Muchas otras noches Gabriel García Márquez habrá
soñado también el sueño de los cuartos infinitos que había soñado José
Arcadio. Habrá creído que se levantaba de la cama, abría uno de sus
libros y pasaba a otro libro igual de grande aunque distinto, cuyas
páginas abría para pasar a otro exactamente igual de grande y no menos
distinto. Se habría ido así de libro en libro, como en un universo
construido sólo por él y para todos, hasta que José Arcadio Buendía o
Isabel o el ahogado más hermoso del mundo le habrán tocado el hombro.
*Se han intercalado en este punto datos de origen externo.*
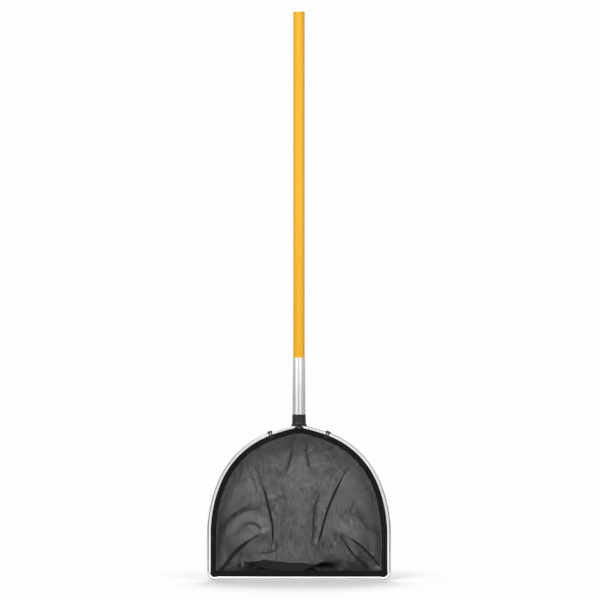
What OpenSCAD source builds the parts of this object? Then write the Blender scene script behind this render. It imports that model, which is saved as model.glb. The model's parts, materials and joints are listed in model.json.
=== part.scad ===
// Leaf skimmer net: a D-shaped tube frame with a fine mesh bag, on a long pole.
// Millimetres. The net stands on its lower bar, the mouth faces -Y and the pole points up +Z.
// The origin is the centre of the pole's butt end, which is the top of the model.

/* [Pole] */
// Outside diameter of the pole tube
pole_d = 28.6; // [22:0.1:34]
// Wall of the pole tube
pole_wall = 2.4; // [1.5:0.1:4]
// Length of pole that shows above the ferrule
pole_show = 864; // [300:1:1800]
// Length of pole that is held inside the ferrule
pole_insert = 67; // [50:1:75]
// How far that length is turned down, on its radius
pole_step = 0.3; // [0.15:0.05:0.5]
// Length of the plug in the butt end
plug_len = 22; // [10:1:40]
// Gap round the plug
plug_gap = 0.1; // [0.05:0.05:0.3]

/* [Ferrule] */
// Length of the ferrule tube
ferrule_len = 142; // [135:1:220]
// Wall of the ferrule tube
ferrule_wall = 1.7; // [1.2:0.1:2.8]
// Radial gap between the ferrule's bore and what goes into it
ferrule_gap = 0.2; // [0.1:0.05:0.4]
// Shank diameter of the blind rivet that holds the pole
pole_rivet_d = 4; // [3:0.1:5]
// Height of the rivet's head
pole_rivet_head = 1.2; // [0.8:0.1:2]
// Length of the rivet's swollen tail inside the pole
pole_rivet_tail = 2.4; // [1.5:0.1:4]
// Distance of that rivet below the ferrule's top end
pole_rivet_drop = 32; // [20:1:45]

/* [Hub] */
// Height of the hub's collar, from the skirt's edge to the ferrule's seat
collar_h = 27; // [22:0.5:40]
// How far the collar stands out past the ferrule at its top
collar_lip = 1.15; // [0.6:0.05:2.5]
// How far the skirt's edge stands out past the ferrule
skirt_flare = 4.2; // [3:0.1:7]
// Height of the flared stretch of the skirt
skirt_h = 7; // [5:0.5:10]
// Thickness of the skirt's edge
skirt_edge = 1.2; // [0.8:0.1:2]
// Height of the rim round the ferrule's seat
rim_h = 2.6; // [1.5:0.1:4]
// Depth of the groove below that rim
groove = 0.35; // [0.2:0.05:0.6]
// Length of the spigot inside the ferrule
spigot_len = 60; // [52:1:66]
// Wall of the spigot
spigot_wall = 3.3; // [2.5:0.1:4.5]
// Depth of the saddle that holds the tube ends, front to back
saddle_depth = 16; // [14:0.5:22]
// Width of the saddle's neck, just under the skirt
saddle_neck = 17.4; // [16:0.2:20]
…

Entonces él habrá regresado, despertando hacia atrás, recorriendo el
camino inverso, y habrá encontrado a todos sus lectores en el mundo
real. Pero ayer, mientras soplaba el viento de la desgracia, José
Arcadio Buendía le tocó en el hombro en un cuarto intermedio, y él se ha
quedado allí para siempre, escribiendo para que entendamos que hay
mundos mejores más allá de lo que creemos que es el mundo de verdad.